Data are not allocated after resize(): user must call mat.data.reserve() after having set the bounds. To allocate space for a sky line row oriented symmetric matrix, the procedure is the following: 
  Matrix<...,...,Sky_line<...> > mat;
  mat.resize(nb_rows);
  for(size_type line=0;line<nb_rows;++line)
    mat.data.set_bounds( line, beginning_index[line] );
  mat.data.reserve();
2 Alignment must be a class which specialize the Alignment one (see Dense storage style). 

template<
  class Allocation=Internal,
  class Alignment=SIMD_Alignment>
struct Sparse_line {};
1 Allocation can be either Internal, Internal_new, or External (see Dense storage style).

Warning

Data are not allocated after resize(): user must call mat.data.reserve(size_type nb_values) before filling the matrix.
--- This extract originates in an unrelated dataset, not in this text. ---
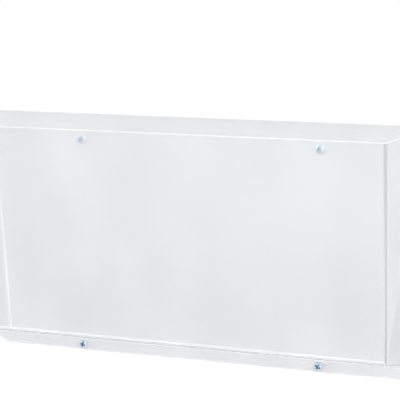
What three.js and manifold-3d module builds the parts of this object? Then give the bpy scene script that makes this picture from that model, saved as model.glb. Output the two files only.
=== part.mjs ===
// A clear wall pocket for literature, with the four screws and wall plugs that hold it up.
// Millimetres, +Z up. The wall is the plane y = 0, and the pocket hangs in front of it, towards -Y.
// The origin is the middle of the pocket's flat back.
import * as THREE from 'three';
import { mergeVertices } from 'three/addons/utils/BufferGeometryUtils.js';
import Module from 'manifold-3d';

const wasm = await Module();
wasm.setup();

// Pocket moulding: overall form
const FLOOR_WIDTH = 326; // across the front's bottom edge
const FLOOR_DEPTH = 44.2; // wall to the front's bottom edge
const FRONT_HEIGHT = 161; // front's bottom edge to its rim, measured upright
const FRONT_LEAN_DEG = 15.5;
const SIDE_TAPER_DEG = 4.8;
const FLOOR_FALL_DEG = 10.5; // the floor drops towards the wall
const RIM_RISE_DEG = 2.4; // the rim climbs towards the wall
const FLANGE_HEIGHT = 8.4; // the plate below the floor, at the wall

// Pocket moulding: walls and rounds
const WALL = 2.2;
const FLOOR_THICKNESS = 2.4;
const PLATE_THICKNESS = 2.6;
const CORNER_ROUND_LOW = 1.35; // outside, where the front meets a side, at the floor
const CORNER_ROUND_HIGH = 2.1; // the same at the rim
const INNER_CORNER_ROUND = 2;
const FLOOR_ROUND = 1; // inside, where a wall meets the floor or the plate
const EDGE_ROUND = 1.2; // outside, round the floor
const ROOT_ROUND = 1.5; // outside, where the pocket grows out of the plate
const RIM_ROUND_SHARE = 0.32; // of the wall, at each side of the rim
const FLANGE_CORNER_RADIUS = 15;
const PLATE_TOP_RADIUS = 2;
const PLATE_EDGE_ROUND = 0.4;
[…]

To allocate and fill a row oriented sparse line matrix, the procedure can be: 
  Matrix<...,...,Sparse_line<...> > mat;
  mat.resize(nb_rows);
  mat.data.reserve(nb_values);
  size_type ind=0;
  for(size_type line=0;line<nb_rows;++line) {
    mat.data.row_ind[i]=ind;
    for(...;...;...,++ind) { // for each value in $line
      mat.data.ind[ind]=ind;
      mat.data.values[ind]=val;
    }
  }
2 Alignment must be a class which specialize the Alignment one (see Dense storage style). 

template<
  unsigned compile_time_band_size=0,
  class Allocation=Internal,
  class Alignment=SIMD_Alignment>
struct Band {};
3 If compile_time_band_size is not equal to 0, the band size is fixed during the compilation, allowing further optimizations.
2 Allocation can be either Internal, Internal_new, or External (see Dense storage style).
3 Alignment must be a class which specialize the Alignment one (see Dense storage style).